Mixed and pragmatic approaches

Many researchers adopt a middle ground, acknowledging robust cross-linguistic tendencies while allowing for variation. They stress: - Universals as tendencies rather than strict laws, with exceptions arising from contact, borrowing, and social change. - The importance of measurement design to avoid bias and to capture context-dependent meanings. - The pragmatic value of universals for translation, education, and the design of information systems that must operate across languages.

From a conservative analytical viewpoint, this mixed approach preserves respect for cultural diversity while underscoring that certain cognitive constraints must be recognized to understand why languages share core semantic categories. This stance often emphasizes practical alignment with natural human reasoning and effective communication across borders, rather than adopting an ideologically driven interpretation of language.

Controversies and debates in practice

Proponents of universal semantics stress that cross-language regularities provide reliable footing for learning, machine translation, and intercultural dialogue. Critics, meanwhile, question the scope and universality of the claims, highlighting methodological concerns and the risk of projecting a narrow theoretical framework onto diverse linguistic ecosystems.

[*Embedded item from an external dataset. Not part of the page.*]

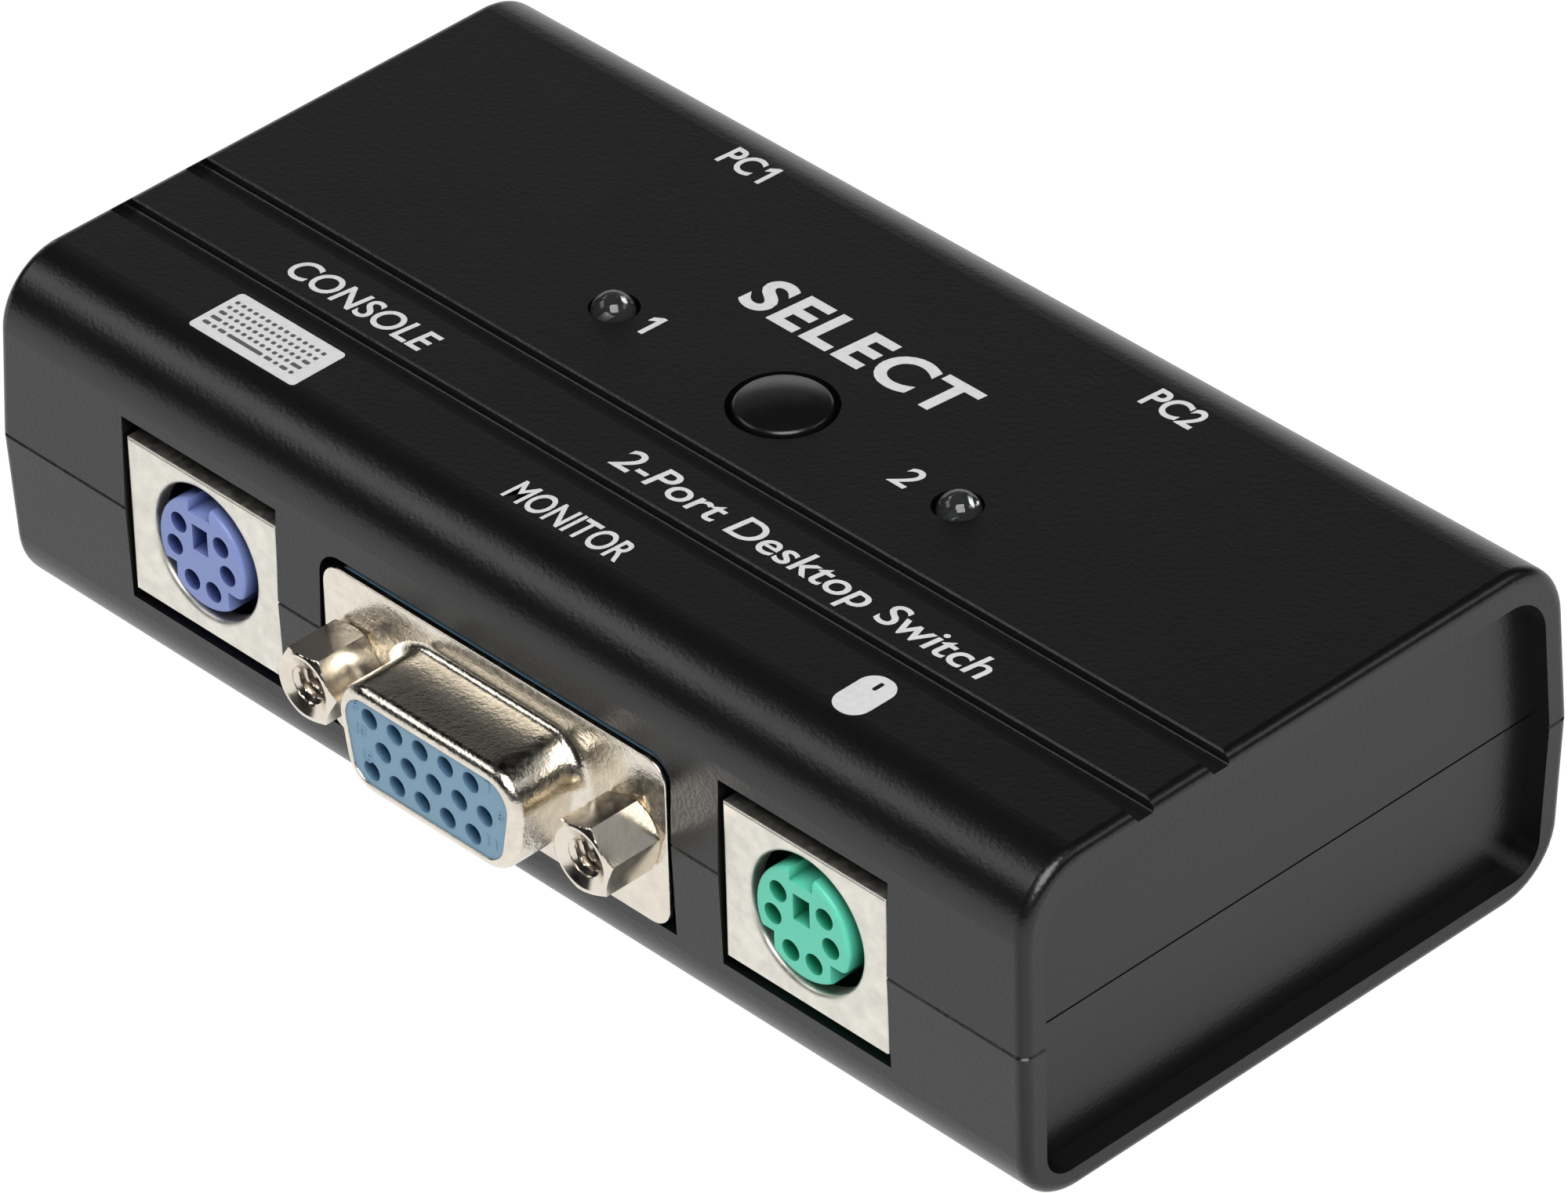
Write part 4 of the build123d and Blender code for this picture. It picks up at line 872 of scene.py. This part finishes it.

  • Translation and interpretation: If universals hold, translators can leverage shared semantic primitives to bridge languages more efficiently. Critics argue that translation remains deeply contextual and culture-bound, and that overreliance on presumed universals can obscure meaning rather than illuminate it.
  • Education and policy: Universalist arguments may support curricula that emphasize foundational semantic distinctions essential for multilingual literacy. Opponents warn against privileging one cognitive framework over another and stress the value of teaching languages within their own cultural and social contexts.
  • AI and natural language processing: Algorithms that rely on a small set of semantic primitives can improve cross-language understanding. Detractors caution that over-simplification risks flattening nuanced meanings that only emerge in particular linguistic communities.

In this discourse, the case for universals is often framed around a balance: human cognition tends toward certain stable categories, and linguistic diversity exists within that framework. Critics push back by highlighting the creative and historical ways languages carve meaning, arguing that culture and social practice cannot be ignored when describing how people think and communicate.

Implications and applications

  • Cross-cultural communication: Recognizing common semantic tendencies can reduce misinterpretation and facilitate clearer exchange in diplomacy, business, and education.
  • Lexical design and translation tools: Understanding universal-semantics patterns can guide the development of dictionaries, glossaries, and machine translation systems that respect core meanings while accommodating local nuance.
  • Cognitive science and education: Research on universals informs theories of how children acquire language and how people categorize their experiences, reinforcing instructional methods that align with natural cognitive biases.